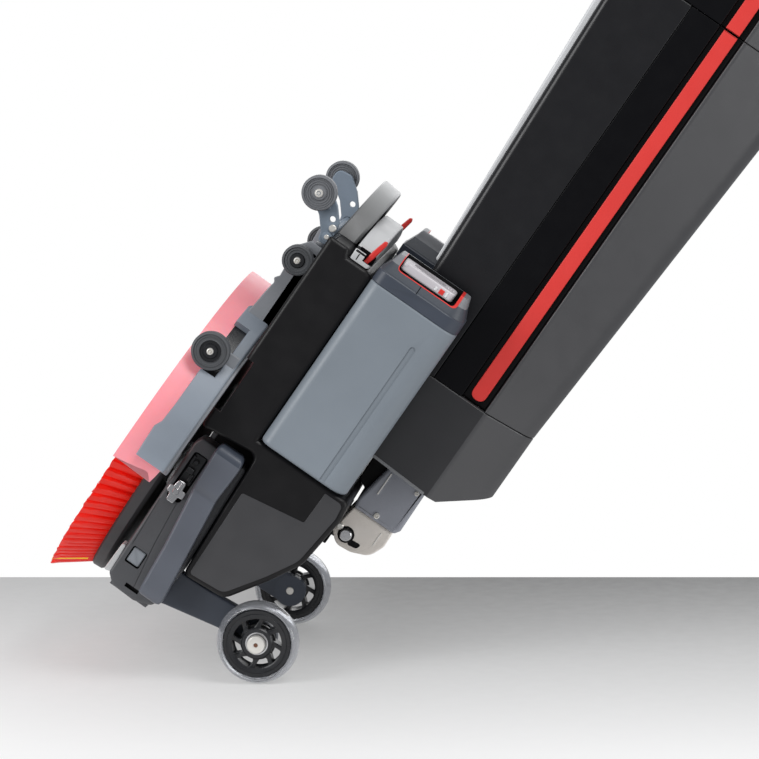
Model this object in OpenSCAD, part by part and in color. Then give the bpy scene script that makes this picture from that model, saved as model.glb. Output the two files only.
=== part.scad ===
// Walk-behind wet dry floor scrubber with a folding tank tower.
// X runs across the machine, the front faces -Y, +Z is up and the floor is z = 0.
// Lengths along the deck are measured from the transport wheel axle, then place() centres
// the whole machine on the origin. The right side, seen by the operator, is on -X.

/* [Brush] */
// Diameter over the bristle tips
brush_d = 318; // [310:1:320]
// Diameter of the brush block
block_d = 272; // [260:1:276]
// Height of the bristles
bristle_h = 32; // [28:1:34]
// Distance of the brush centre behind the transport axle
brush_y = 75; // [72:1:78]

/* [Squeegee] */
// Mean radius of the squeegee blade
blade_r = 188; // [187:1:190]
// Thickness of the blade
blade_t = 4; // [3:0.5:4]
// Height of the blade
blade_h = 45; // [43:1:45]

/* [Wheels] */
// Diameter of the transport wheels
wheel_d = 80; // [76:1:80]
// Width of the transport wheels
wheel_w = 24; // [22:1:24]
// Distance between the transport wheels' centres
wheel_track = 280; // [280:1:284]
// Height of the transport axle above the floor
axle_z = 212; // [210:1:214]
// Diameter of the side wheels at the squeegee
side_wheel_d = 37; // [34:1:37]
// Diameter of the guide wheels behind the squeegee
guide_wheel_d = 32; // [28:1:32]
// Diameter of the rear support wheels
rear_wheel_d = 34; // [32:1:34]

/* [Deck] */
// Half width of the deck hood
hood_hw = 150; // [148:1:150]
// Wall of the moulded covers
wall = 3; // [2.5:0.5:3]

/* [Batteries] */
// Length of the battery case without its cap
battery_l = 187; // [182:1:188]
// Height of the battery
battery_h = 96; // [92:1:97]
// Width of the battery
battery_w = 56; // [52:1:56]
// Length of the battery cap
cap_l = 35; // [32:1:36]

/* [Tower] */
// Half width of the tank tower
tower_hw = 92; // [88:1:92]
// Height of the neck pivot above the floor
pivot_z = 224; // [222:1:226]
// Where the tanks start, behind the transport axle
tank_y0 = 300; // [296:1:304]
// Where the tanks end
tank_y1 = 728; // [700:1:740]
// Length of the handle beyond the tower head
handle_l = 280; // [260:1:290]
// Width over the handle loop
handle_w = 380; // [340:1:400]

/* [Hidden] */
$fn = 64;

brush_r = brush_d / 2;
block_r = block_d / 2;
block_top = 48;
head_y1 = tank_y1 + 72;
loop_tube = 13;
loop_y1 = head_y1 + handle_l;
loop_y0 = loop_y1 - 96;
trigger_x = 44;
stem_z = 236;
y_min = brush_y - brush_r;
y_max = loop_y1 + loop_tube;
mid_y = (y_min + y_max) / 2;

// Deck levels
plate_z0 = 62;
plate_z1 = 67;
seat_z = 104;
seat_y0 = 163;
deck_y1 = 355;
skirt_z = 50;
lip_y = deck_y1 + 8;

// Transport wheel stations, measured on the right side (negative X)
wheel_x = -wheel_track / 2;
wheel_in = wheel_x + wheel_w / 2;
wheel_out = wheel_x - wheel_w / 2;
bearing_r = 11;
axle_r = 4;
run = 0.05;

// Pivot stations
pivot_y = 113;
arm_y = 353;
arm_z = 46;
rear_wheel_y = 385;
rear_wheel_x = -105;
latch_y = 75;
latch_z = 66;
housing_x = 146;
clip_x = -138;
clip_y = 359;
clip_z = 91.5;
clip_pin_r = 1.2;

// Battery stations
battery_x0 = -158;
battery_y0 = seat_y0 + 2;
battery_z0 = seat_z + 1;
cap_y0 = battery_y0 + battery_l;

// The batteries and the covers that come in pairs are drawn on the right and mirrored
module place() {
    translate([0, -mid_y, 0]) children();
}

module on_side(side) {
    place() mirror([side > 0 ? 1 : 0, 0, 0]) children();
}

// Extrudes a side profile given as (y, z) points from x0 to x1
module side_profile(x0, x1) {
    translate([x0, 0, 0]) rotate([90, 0, 90]) linear_extrude(x1 - x0) children();
}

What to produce
Exactly repeat the lines running from the top of the listing to the line bearing "operator, is on -X.", both of those lines included, and only them.

Result
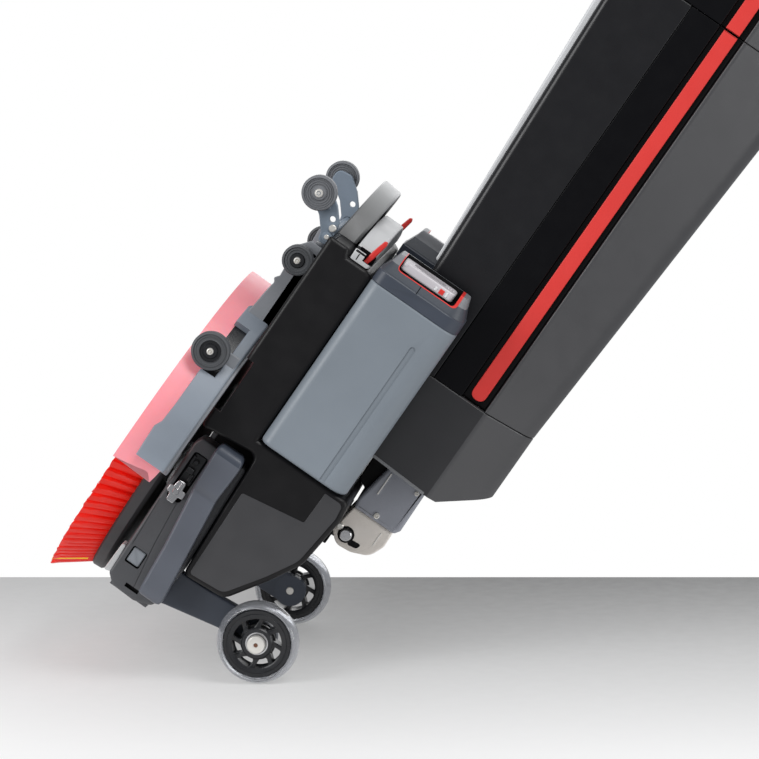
Model this object in OpenSCAD, part by part and in color. Then give the bpy scene script that makes this picture from that model, saved as model.glb. Output the two files only.
=== part.scad ===
// Walk-behind wet dry floor scrubber with a folding tank tower.
// X runs across the machine, the front faces -Y, +Z is up and the floor is z = 0.
// Lengths along the deck are measured from the transport wheel axle, then place() centres
// the whole machine on the origin. The right side, seen by the operator, is on -X.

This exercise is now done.